REQUIREMENTS: Reproduce precisely the lines of the listing below, starting with the line that contains "obj.matrix_world = Matrix.Identity(4)" and stopping after the line that contains "bpy.context.view_layer.update()"; include nothing else.

Entries with model source code:
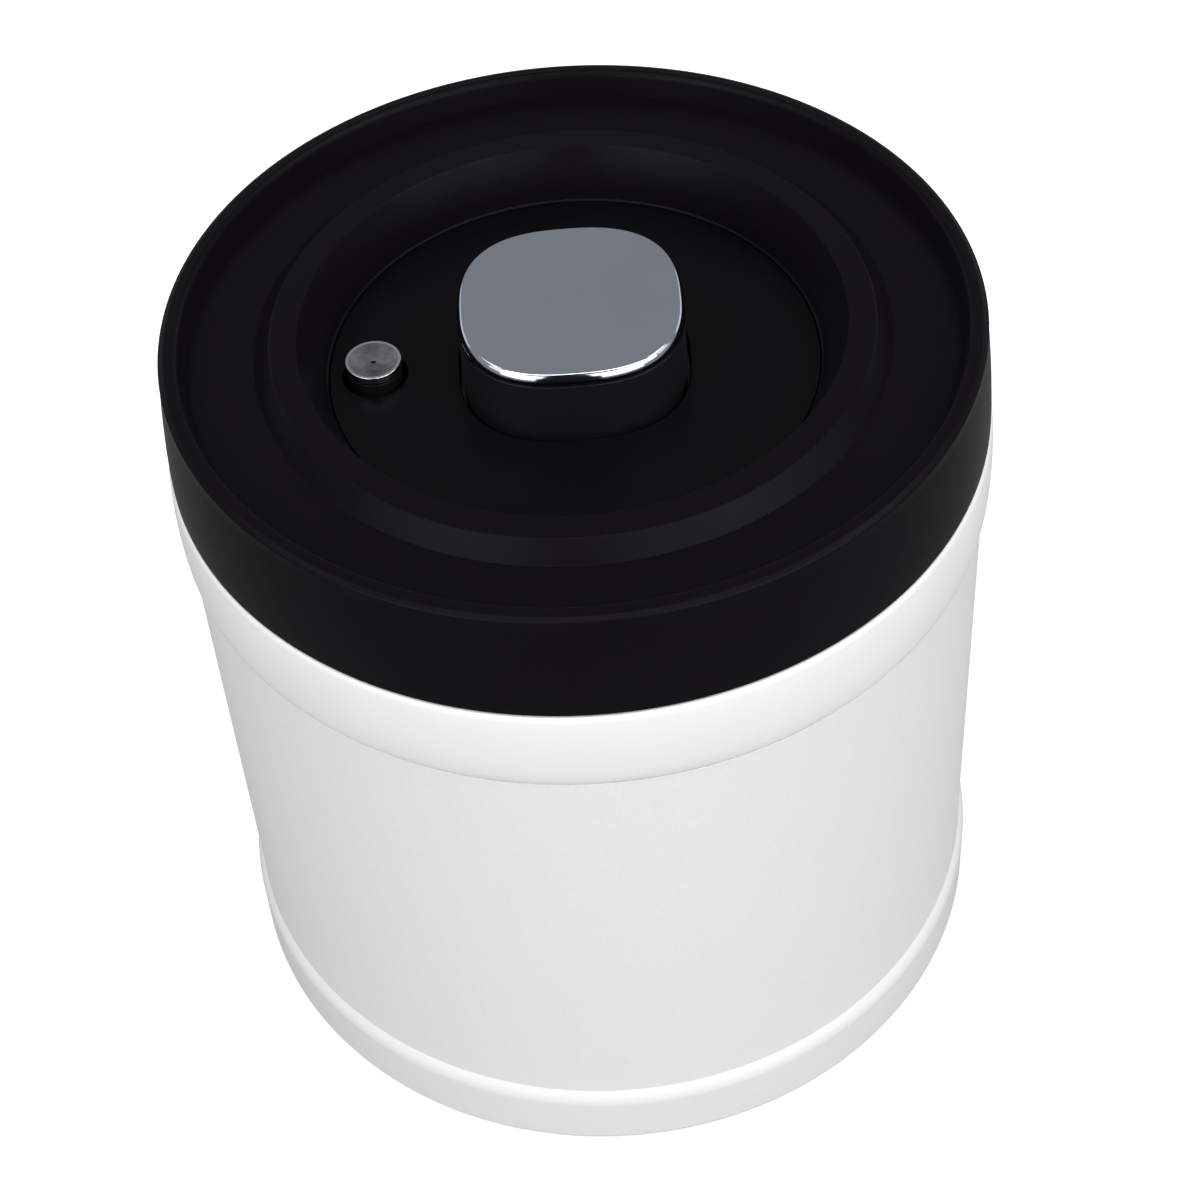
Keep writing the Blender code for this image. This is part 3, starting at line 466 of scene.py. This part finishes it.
def on_circle(radius, degrees):
    """The x and y of a point on a circle round the axis."""
    angle = math.radians(degrees)
    return radius * math.cos(angle), radius * math.sin(angle)


LID_SCREWS = [on_circle(33.945, degrees) for degrees in (45, 135, 225, 315)]
BUTTON_X = -29.895
GREY_MOULDING = moulded(
    "grey_moulding", (0.085, 0.085, 0.09), (0.105, 0.105, 0.11), 0.25, 0.38, 0.4, 0.008
)

posts, pilots = bmesh.new(), bmesh.new()
for x, y in LID_SCREWS:
    rod(posts, x, y, 96.7, 112.6, 2.85)
    rod(pilots, x, y, 107.3, 113.6, 1.25)
rod(posts, BUTTON_X, 0, 96.7, 98.5, 4.0)
rod(pilots, BUTTON_X, 0, 94.6, 99.5, 2.4)
make_piece(
    "plug_cup",
    combined(
        sweep_rings(
            [
                (52.4, 121.1, 0.3),
                (59.3, 121.1, 0.3),
                (59.3, 119.5, 0.3),
                (54.0, 119.5),
                (54.0, 111.7),
                (55.1, 111.1, 0.3),
                (54.0, 109.3, 0.6),
                (54.0, 95.6, 2.2),
                (9.0, 95.6, 0.2),
                (9.0, 97.2, 0.2),
                (52.4, 97.2, 1.0),
            ],
            HIDDEN_SIDES,
        ),
        posts,
        pilots,
    ),
    GREY_MOULDING,
    "lid",
    ["lid_plug"],
)


# Gasket: a moulded silicone ring stretched over the plug. Its flange seals on the vessel's lip, and
# its two thin lips wipe the vessel's bore.

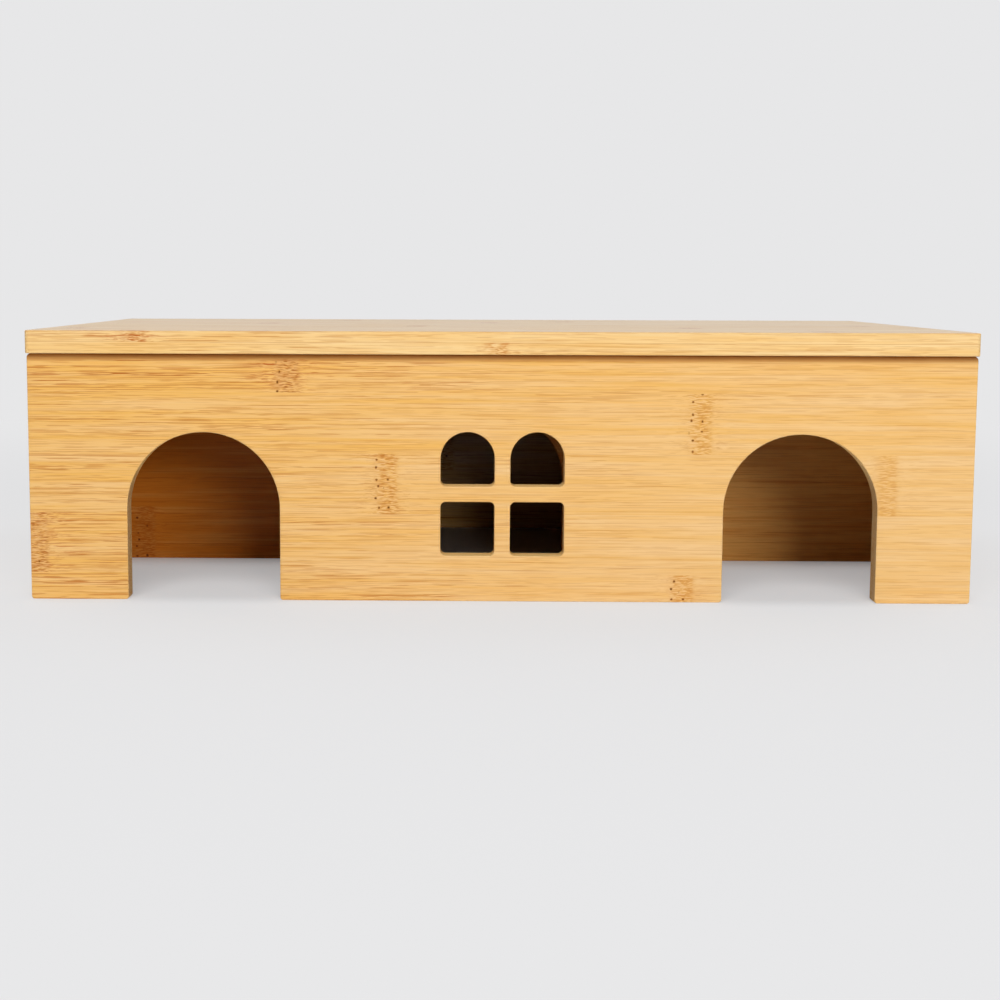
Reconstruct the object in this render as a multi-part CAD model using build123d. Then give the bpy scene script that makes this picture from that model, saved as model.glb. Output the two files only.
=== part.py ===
from build123d import *
import os

os.makedirs("parts", exist_ok=True)

# A low hamster house of laminated bamboo: an open-bottomed box of six chambers under a lift-off lid.
# Millimetres. X runs along the front, Y from the front to the back, and Z up.
# The origin is on the floor, under the middle of the house.

# The box
house_length = 320.0
house_depth = 197.0
wall_height = 84.0
panel_thickness = 8.0

# Sanding that every board gets
board_corner_radius = 1.5
foot_radius = 1.0
edge_easing = 0.4

# Arched doorways, all cut to one pattern
doorway_width = 52.0
doorway_height = 57.5
front_doorway_spacing = 202.5

# Window of four panes in the front panel
pane_width = 18.35
pane_height = 18.5
pane_corner_radius = 1.8
window_bar_width = 5.3
window_sill_height = 15.6

# The front panel's cutouts sit this far right of its middle
front_doorway_offset = 0.6
window_offset = 1.0

# Inner boards
divider_thickness = 8.0
divider_spacing = 104.0
housing_depth = 2.5
glue_clearance = 0.05

# Glued dowels between the side panels and the front and back panels
joint_dowel_diameter = 4.0
joint_dowel_length = 20.0
joint_dowel_depth_in_panel = 5.0
joint_dowel_low_height = 18.0
joint_dowel_high_height = 66.0
joint_dowel_end_gap = 0.5

# The lid, and the pins in the side panels that it drops over
lid_thickness = 7.8
lid_side_overhang = 0.2
lid_front_and_back_overhang = 2.0
lid_pin_diameter = 4.0
lid_pin_length = 12.0
lid_pin_standing_height = 4.0
lid_pin_chamfer = 0.6
lid_pin_distance_from_face = 20.0
lid_pin_clearance = 0.3
lid_pin_end_gap = 0.6

# Planes that the boards stand in
front_face_y = -house_depth / 2
front_inner_y = front_face_y + panel_thickness
side_middle_x = house_length / 2 - panel_thickness / 2
side_inner_x = house_length / 2 - panel_thickness
divider_x = divider_spacing / 2
lid_pin_y = house_depth / 2 - lid_pin_distance_from_face


def arched_doorway():
    """Doorway outline standing on the floor line: straight jambs under a half-round head."""
    head_radius = doorway_width / 2
    spring_height = doorway_height - head_radius
    jambs = Rectangle(doorway_width, spring_height, align=(Align.CENTER, Align.MIN))
    return jambs + Pos(0, spring_height) * Circle(head_radius)


def square_pane():
    """Lower window pane, standing on its own lower edge, with four small round corners."""
    pane = Rectangle(pane_width, pane_height, align=(Align.CENTER, Align.MIN))
    return fillet(pane.vertices(), pane_corner_radius)


def arched_pane():
    """Upper window pane: small round corners at the bottom and a half-round top."""
    top_radius = pane_width / 2
    lower_part = Rectangle(pane_width, pane_height - top_radius, align=(Align.CENTER, Align.MIN))
    lower_part = fillet(lower_part.vertices().group_by(Axis.Y)[0], pane_corner_radius)
    return lower_part + Pos(0, pane_height - top_radius) * Circle(top_radius)


def window():
    """The four panes, with a cross of bars left between them."""
    column_shift = (pane_width + window_bar_width) / 2
    upper_row_height = window_sill_height + pane_height + window_bar_width
    panes = Sketch()
    for column_x in (-column_shift, column_shift):
        panes += Pos(column_x, window_sill_height) * square_pane()
        panes += Pos(column_x, upper_row_height) * arched_pane()
    return panes


def round_feet(outline):
    """Round the points where doorway jambs meet the floor line, and leave the board's own ends square."""
    feet = outline.vertices().group_by(Axis.Y)[0].sort_by(Axis.X)[1:-1]
    return fillet(feet, foot_radius) if feet else outline


def round_corners_and_feet(outline):
    """Round the board's four corners too."""
    outline = fillet(outline.vertices().group_by(Axis.Y)[0], foot_radius)
    return fillet(outline.vertices().group_by(Axis.Y)[-1], board_corner_radius)


def housing(length_z, thickness):
    """Groove cutter that takes the end of an inner board, centred on the panel's inner face."""
    width = divider_thickness + 2 * glue_clearance
    return Box(width, thickness, length_z, align=(Align.CENTER, Align.CENTER, Align.MIN))


def round_rod(diameter, length):
    """A rod along Z that starts at the origin."""
    return Cylinder(diameter / 2, length, align=(Align.CENTER, Align.CENTER, Align.MIN))


def joint_dowel_places(face_sign):
    """Where the dowels leave the front (-1) or back (+1) panel's blind holes, pointing to the sides."""
    start_y = face_sign * (house_depth / 2 - panel_thickness + joint_dowel_depth_in_panel)
    toward_middle = Rot(X=90) if face_sign > 0 else Rot(X=-90)
    places = []
    for x in (-side_middle_x, side_middle_x):
        for z in (joint_dowel_low_height, joint_dowel_high_height):
            places.append(Pos(x, start_y, z) * toward_middle)
    return places


def joint_dowel_holes(face_sign):
    """Cutters for the dowels of one panel, a little wider than the dowels and longer inwards."""
    diameter = joint_dowel_diameter + 2 * glue_clearance
    length = joint_dowel_length + joint_dowel_end_gap
    holes = Part()
    for place in joint_dowel_places(face_sign):
        holes += place * round_rod(diameter, length)
    return holes


def joint_dowels(face_sign):
    """The four dowels between one long panel and the side panels."""
    return Compound(
        children=[place * round_rod(joint_dowel_diameter, joint_dowel_length)
                  for place in joint_dowel_places(face_sign)]
    )


def long_panel(face_sign, cutouts):
    """Front (-1) or back (+1) panel, which covers the ends of the side panels."""
    outline = Rectangle(house_length, wall_height, align=(Align.CENTER, Align.MIN))
    outline = round_corners_and_feet(outline - cutouts)
    middle_y = face_sign * (house_depth / 2 - panel_thickness / 2)
    panel = extrude(Plane.XZ.offset(-middle_y) * outline, panel_thickness / 2, both=True)
    faces = panel.faces().sort_by(Axis.Y)
    panel = fillet(faces[0].edges() + faces[-1].edges(), edge_easing)
    inner_y = face_sign * (house_depth / 2 - panel_thickness)
    for x in (-divider_x, divider_x):
        panel -= Pos(x, inner_y, 0) * housing(wall_height, 2 * housing_depth)
    return panel - joint_dowel_holes(face_sign)


def front_panel():
    """Front panel with two doorways and the window between them."""
    cutouts = Pos(window_offset, 0) * window()
    for x in (-front_doorway_spacing / 2, front_doorway_spacing / 2):
        cutouts += Pos(front_doorway_offset + x, 0) * arched_doorway()
    return long_panel(-1, cutouts)


def back_panel():
    """Plain back panel."""
    return long_panel(1, Sketch())


def lid_pin_place(side_sign, end_sign):
    """Foot of a lid pin, at the bottom of its hole in a side panel's top edge."""
    foot_z = wall_height + lid_pin_standing_height - lid_pin_length
    return Pos(side_sign * side_middle_x, end_sign * lid_pin_y, foot_z)


def side_panel(side_sign):
    """Left (-1) or right (+1) side panel, between the front and back panels."""
    length = house_depth - 2 * panel_thickness
    outline = Rectangle(length, wall_height, align=(Align.CENTER, Align.MIN))
    middle_x = side_sign * side_middle_x
    panel = extrude(Plane.YZ.offset(middle_x) * outline, panel_thickness / 2, both=True)
    panel = fillet(panel.edges().filter_by(Axis.Y), edge_easing)
    cutter = Rot(Z=90) * housing(wall_height, 2 * housing_depth)
    panel -= Pos(side_sign * side_inner_x, 0, 0) * cutter
    for end_sign in (-1, 1):
        panel -= joint_dowel_holes(end_sign)
        hole = round_rod(lid_pin_diameter + 2 * glue_clearance, lid_pin_length)
        panel -= lid_pin_place(side_sign, end_sign) * hole
    return panel


def inner_board(plane, length, doorway_places):
    """Upright board centred on a plane, with doorways and with square ends for its housings."""
    outline = Rectangle(length, wall_height, align=(Align.CENTER, Align.MIN))
    for place in doorway_places:
        outline -= Pos(place, 0) * arched_doorway()
    outline = round_feet(outline)
    board = extrude(plane * outline, divider_thickness / 2, both=True)
    faces = board.faces().filter_by(Axis(plane.origin, plane.z_dir)).sort_by(Axis(plane.origin, plane.z_dir))
    sanded = (faces[0].edges() + faces[-1].edges()).filter_by(Axis.Z, reverse=True)
    return fillet(sanded, edge_easing)


def halving_slot(x, bottom_z):
    """Slot cutter at a crossing: one board's thickness wide and half the walls' height tall."""
    width = divider_thickness + 2 * glue_clearance
    align = (Align.CENTER, Align.CENTER, Align.MIN)
    return Pos(x, 0, bottom_z) * Box(width, width, wall_height / 2, align=align)


def long_partition():
    """Board along the middle of the house, with a doorway between the two middle chambers."""
    length = 2 * (side_inner_x + housing_depth)
    board = inner_board(Plane.XZ, length, [window_offset])
    for x in (-divider_x, divider_x):
        board -= halving_slot(x, wall_height / 2)
    return board


def cross_divider(side_sign):
    """Board from front to back, with a doorway each side of the long partition."""
    length = 2 * (-front_inner_y + housing_depth)
    bay_middle = (-front_inner_y + divider_thickness / 2) / 2
    plane = Plane.YZ.offset(side_sign * divider_x)
    board = inner_board(plane, length, [-bay_middle, bay_middle])
    return board - halving_slot(side_sign * divider_x, 0)


def lid_pins():
    """Four pins glued into the side panels, with a small chamfer where the lid drops over them."""
    pins = []
    for side_sign in (-1, 1):
        for end_sign in (-1, 1):
            pin = round_rod(lid_pin_diameter, lid_pin_length)
            pin = chamfer(pin.edges().group_by(Axis.Z)[-1], lid_pin_chamfer)
            pins.append(lid_pin_place(side_sign, end_sign) * pin)
    return Compound(children=pins)


def lid():
    """Flat board that rests on the walls, with blind holes underneath for the pins."""
    length = house_length + 2 * lid_side_overhang
    depth = house_depth + 2 * lid_front_and_back_overhang
    outline = Rectangle(length, depth)
    outline = fillet(outline.vertices(), board_corner_radius)
    board = extrude(Plane.XY.offset(wall_height) * outline, lid_thickness)
    faces = board.faces().sort_by(Axis.Z)
    board = fillet(faces[0].edges() + faces[-1].edges(), edge_easing)
    hole_depth = lid_pin_standing_height + lid_pin_end_gap
    hole = round_rod(lid_pin_diameter + 2 * lid_pin_clearance, hole_depth)
    for x in (-side_middle_x, side_middle_x):
        for y in (-lid_pin_y, lid_pin_y):
            board -= Pos(x, y, wall_height) * hole
    return board


pieces = {
    "front_panel": front_panel(),
    "back_panel": back_panel(),
    "left_side_panel": side_panel(-1),
    "right_side_panel": side_panel(1),
    "long_partition": long_partition(),
    "left_divider": cross_divider(-1),
    "right_divider": cross_divider(1),
    "front_joint_dowels": joint_dowels(-1),
    "back_joint_dowels": joint_dowels(1),
    "lid_pins": lid_pins(),
    "lid": lid(),
}

for name, piece in pieces.items():
    export_step(piece, f"parts/{name}.step")
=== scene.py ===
import math
from typing import NamedTuple

import bpy
import numpy as np
from mathutils import Matrix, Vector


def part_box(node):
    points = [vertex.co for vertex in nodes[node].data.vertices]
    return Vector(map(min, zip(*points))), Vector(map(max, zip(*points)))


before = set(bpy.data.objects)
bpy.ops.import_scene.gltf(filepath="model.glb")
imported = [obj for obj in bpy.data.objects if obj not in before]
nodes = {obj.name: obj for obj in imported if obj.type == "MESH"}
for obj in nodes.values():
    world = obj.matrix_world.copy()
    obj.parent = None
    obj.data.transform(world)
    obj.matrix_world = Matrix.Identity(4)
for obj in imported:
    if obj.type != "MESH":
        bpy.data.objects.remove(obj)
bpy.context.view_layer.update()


# ---------------------------------------------------------------- front panel
# One board of bamboo strips, edge-glued in two plies, with both doorways and the window routed out of it.
# The strips lie along the house, and each has its own knuckles. It is sanded all over, its arrises are eased,
# and it has a thin satin lacquer.

MM = 0.001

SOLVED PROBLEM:
    obj.matrix_world = Matrix.Identity(4)
for obj in imported:
    if obj.type != "MESH":
        bpy.data.objects.remove(obj)
bpy.context.view_layer.update()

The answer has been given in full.